Но любовь самого Данте вовсе не была незаконной. Очистившись от греха, он продолжает путешествие наверх, через Чистилище, и на самой вершине холма, в Эдемском саду, совсем рядом с Небесами, слышит приветствие своей утраченной возлюбленной. Сияющая подобно солнцу, осыпаемая дождем из белых лепестков, Беатриче появляется в колеснице, запряженной мифологическим существом, в сопровождении нескольких религиозных персонажей. Но в этот момент Данте ощущает не радость, а стыд: стыд за те годы, когда другие мысли – и другие женщины? – отвлекали его от чистого образа Беатриче. Как настоящая куртуазная дама, она строго выговаривает ему, что его отчуждение – это грех; хотя теперь, разумеется, это грех не против бога любви, а против Всевышнего. Мы вздыхаем с облегчением, когда в самом конце путешествия Данте даровано прощение и он возносится с Беатриче, чтобы парить среди звезд. Ее улыбка отражает радость Бога, ее красота переносит Данте в Эмпиреи. Но потом она отдаляется от него и занимает свое место еще выше, в «Небесной розе».
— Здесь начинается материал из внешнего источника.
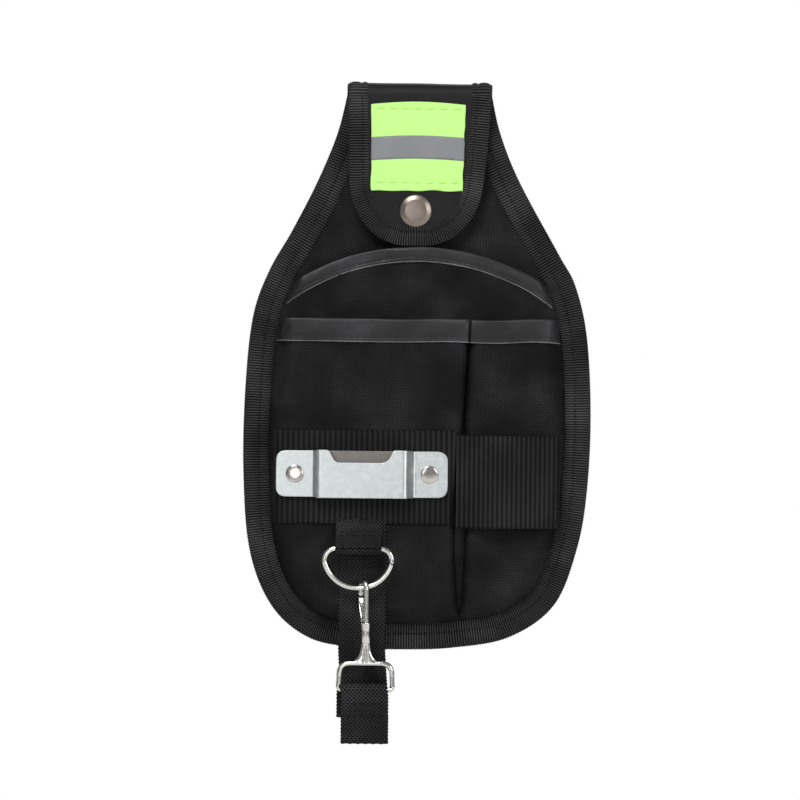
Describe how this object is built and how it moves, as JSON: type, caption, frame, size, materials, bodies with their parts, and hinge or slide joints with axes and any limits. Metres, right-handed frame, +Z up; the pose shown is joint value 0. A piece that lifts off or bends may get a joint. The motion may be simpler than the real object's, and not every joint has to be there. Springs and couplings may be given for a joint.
{
  "type": "electrician tool pouch",
  "caption": "Padded belt pouch with snap flap, a rear pocket, two front pockets, a webbing tool loop, a steel tape clip and a snap-hook tape strap.",
  "frame": {"origin": "axis of the top fold, midway between its two sides, where the belt passes through", "axes": "+Z up, the front with the pockets faces -Y, +X to the right seen from the front"},
  "size_m": [0.1852, 0.0328, 0.3516],
  "materials": {
    "oxford_cloth": "coarse woven polyester",
    "lining_cloth": "plain woven lining",
    "foam": "closed cell foam",
    "binding_tape": "ribbed grosgrain tape",
    "coated_cloth": "smooth coated nylon",
    "coated_trim": "soft coated synthetic leather",
    "wide_webbing": "ribbed webbing",
    "strap_webbing": "coarse polypropylene webbing",
    "fluorescent_cloth": "fluorescent woven cloth",
    "reflective_tape": "glass bead reflective tape",
    "plated_steel": "bright zinc plated sheet",
    "rivet_metal": "bright rivet",
    "nickel": "nickel plated"
  },
  "bodies": {
    "root": {"back_lining": "lining_cloth", "foam_core": "foam", "front_face": "oxford_cloth", "edge_binding": "binding_tape", "top_fold": "oxford_cloth", "rear_pocket_panel": "oxford_cloth", "rear_pocket_trim": "coated_trim", "front_pocket_left": "oxford_cloth", "front_trim_left": "coated_trim", "front_pocket_right": "oxford_cloth", "front_trim_right": "coated_trim", "band_left": "wide_webbing", "band_right": "wide_webbing", "clip_back_plate": "plated_steel", "clip_bracket": "plated_steel", "clip_rivets": "rivet_metal", "rivet_washers": "rivet_metal", "snap_stud": "nickel", "snap_post": "nickel", "dring_tab": "strap_webbing", "strap_upper": "strap_webbing"},
    "flap": {"flap_panel": "coated_cloth", "flap_binding": "binding_tape", "reflective_patch": "fluorescent_cloth", "silver_stripe": "reflective_tape", "snap_cap": "nickel", "snap_socket": "nickel"},
    "dring": {"dring": "nickel"},
    "hook": {"hook_body": "nickel", "hook_collar": "nickel"},
    "gate": {"gate_leaf": "nickel"},
    "strap": {"strap_loop": "strap_webbing"}
  },
  "joints": [
    {"name": "flap_fold", "type": "hinge", "parent": "root", "child": "flap", "pos_m": [0, 0, 0.0086], "axis": [-1, 0, 0], "range_deg": [0, 170], "deforming": ["top_fold"]},
    {"name": "dring_swing", "type": "hinge", "parent": "root", "child": "dring", "pos_m": [-0.0304, -0.01636, -0.241], "axis": [-1, 0, 0], "range_deg": [0, 30]},
    {"name": "hook_swing", "type": "hinge", "parent": "dring", "child": "hook", "pos_m": [-0.02737, -0.01636, -0.26155], "axis": [-1, 0, 0], "range_deg": [-30, 0]},
    {"name": "gate_press", "type": "hinge", "parent": "hook", "child": "gate", "pos_m": [-0.0273, -0.01654, -0.2798], "axis": [0.9455, 0.3256, 0], "range_deg": [0, 20], "stiffness_Nm_per_rad": 0.05, "springref_deg": -2.86},
    {"name": "strap_swing", "type": "hinge", "parent": "root", "child": "strap", "pos_m": [-0.0262, -0.02061, -0.29475], "axis": [-1, 0, 0], "range_deg": [0, 30]}
  ],
  "couplings": [
    {"joint": "hook_swing", "follows": "dring_swing", "ratio": -1},
    {"joint": "strap_swing", "follows": "dring_swing", "ratio": 1}
  ]
}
Идея о том, что целомудренная земная любовь может быть поставлена на службу чистой религиозной любви, не нова. Благодаря арабским ученым неоплатоническая мысль с ее верой в облагораживающее действие любви и красоты добралась до Южной Франции еще во времена трубадуров. Именно вывод о том, что чистая куртуазная любовь может действовать на благо религиозного рвения, сделает ее приемлемой для одного из самых честолюбивых монархов в истории – Генриха VIII.
Центральный дантовский образ Беатриче с глазами, обращенными к небу и зовущими следовать за ней наверх, производит впечатление даже на тех, кто никогда не читал Данте. Этот образ, отсылающий к Деве Марии, в дальнейшем лег в основу викторианских представлений о женщине, отвечавшей за нравственный уровень общества – неважно, желала она того или нет. Однако именно соотечественник Данте, тосканец Франческо Петрарка в дуэте с еще одной женщиной, не отвечавшей взаимностью на любовь поэта, задаст тон лирической поэзии на многие годы вперед.
Лаура Петрарки – фигура не менее призрачная и аллегорическая, чем Беатриче Данте поколением ранее. Как неодобрительно отмечают феминистские критики, она, подобно и Беатриче, тоже была мертва. Лаура могла и вовсе не существовать в реальной жизни, но написанные в ее честь сонеты Петрарки легли в основу поэзии самой Елизаветы I и стихов Томаса Уайетта, которые он посвятил ее матери, Анне Болейн.
Лаура относилась к Петрарке не так благосклонно, как Беатриче к Данте. Но Петрарка стал международной знаменитостью, на его стихи слагали музыку, а его устремленность к изучению того, что мы «могли бы найти внутри себя»[51], сыграла важную роль в формировании нового ренессансного чувства самоидентичности. Один из самых знаменитых портретов Елизаветы I вдохновлен «Триумфом целомудрия» Петрарки, в котором восхваляется древнеримская весталка, дева Тукция, доказавшая свою оспариваемую невинность тем, что пронесла по всему Риму воду из Тибра в решете. Елизавета присоединится к и без того внушительному и почетному списку тех, кто переводил произведения Петрарки.